A very young child with hydrocephalus may also have an enlarged head if the cranial sutures have not yet closed.

Tumors in the infratentorial region tend to cause papilledema, nystagmus, and ataxia; and tumors in the supratentorial region tend to cause cognitive impairment, hemiparesis, visual loss, and aphasia.

Other symptoms may include changes in personality and seizures.


A neurological examination is usually conducted to identify any problems and establish symptoms. This exam includes assessment of hearing, eye movements, sense of smell, sensation, motor function, swallowing, balance, and coordination.

The key to diagnosing ependymomas is imaging. Computed tomography (CT) and magnetic resonance imaging (MRI) scans can show the tumor and surrounding brain tissue. MRI scan is the imaging study of choice because it yields superior tumor detail and may need to be conducted on the head and spine to detect metastases. Contrast enhancement may be used with either study to enhance the image of the tumor.

To confirm a diagnosis, biopsy is required. The biopsy sample is almost always taken during surgery to remove the tumor.

Risk Factors

The exact cause of ependymomas is currently not well understood.

Ependymomas are usually sporadic, not familial; however, individuals with the rare genetic condition neurofibromatosis type 2 are at risk for developing these tumors. Also, abnormalities on chromosome 22 have been shown to be associated with developing an ependymoma.

Among children, about 90% of ependymomas arise in the skull, while among adults most develop in the spine. Uncommon later in life, ependymomas account for only about 2–3% of adult primary brain tumors.

Ependymomas are usually diagnosed around age 4, but about one-third are diagnosed before age 2.


At Columbia, our experienced neurosurgeons use the most advanced surgical techniques to treat ependymomas.
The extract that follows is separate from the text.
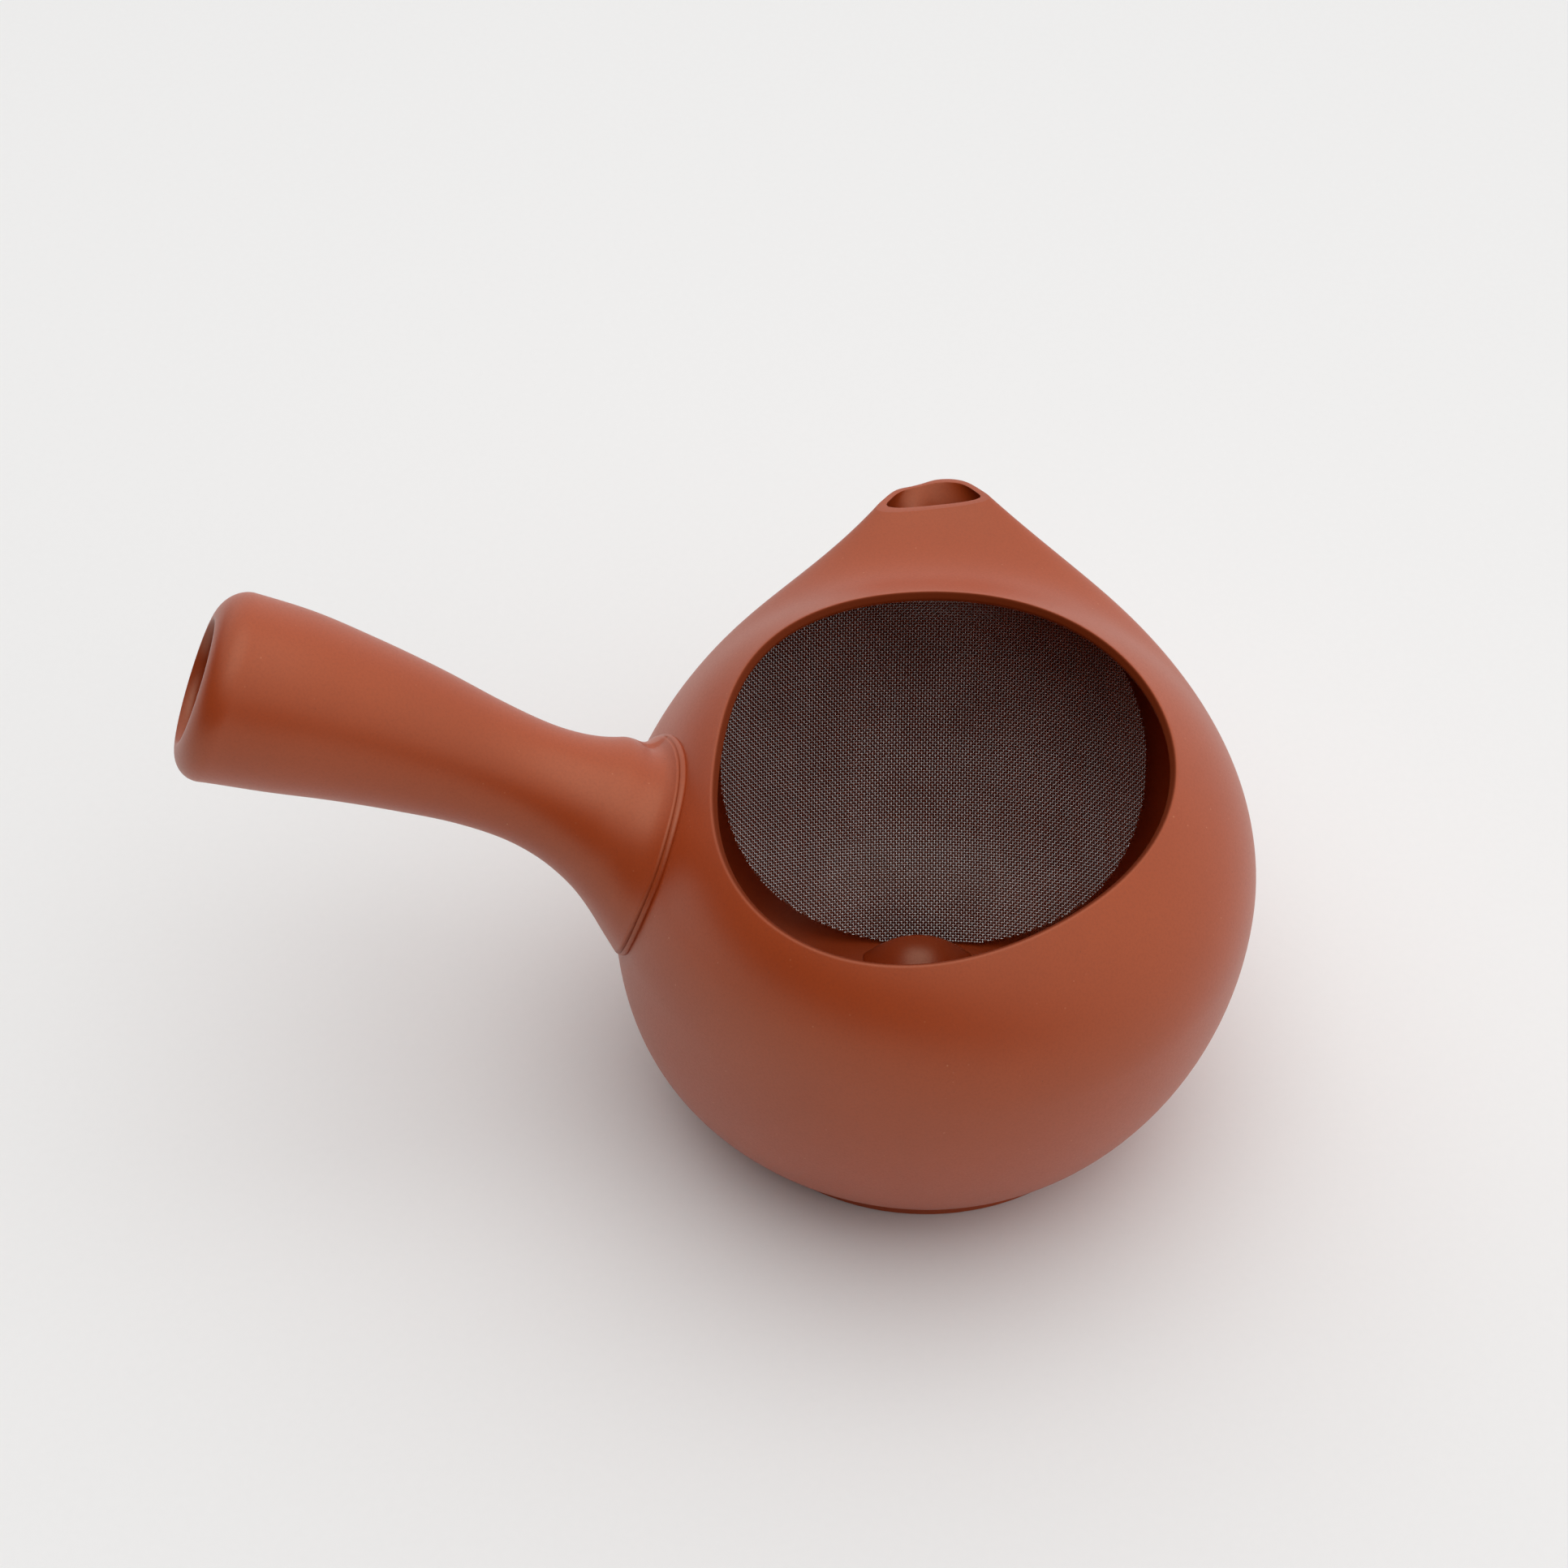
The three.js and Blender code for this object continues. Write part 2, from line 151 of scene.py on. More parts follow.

The standard surgical treatment for these tumors is brain tumor surgery. To surgically resect the tumor, a neurosurgeon performs a craniotomy, providing access to the tumor.

The outcome of surgery largely depends on the extent of tumor resection. Complete resection is the goal, but sometimes the tumor is attached to, or too near, critical structures, making complete resection impossible. Instead, subtotal resection is performed. Our neurosurgeons remove as much tumor as possible while also preserving nearby structures and overall function.

Resecting the tumor may resolve hydrocephalus. Otherwise, a neurosurgeon can insert a shunt to divert the cerebrospinal fluid, restoring normal intracranial pressure and relieving symptoms.

Adjuvant treatment with radiotherapy is used to treat residual tumor and tumor recurrence. However, physicians avoid radiotherapy in children younger than three years old because of the risk of negative effects on the developing brain. Instead, chemotherapy may be used for these young children and then radiotherapy used once they are older.

Radiotherapy can be administered in a variety of ways, one of which is stereotactic radiosurgery—a noninvasive, highly precise means of delivering radiation to tumor cells.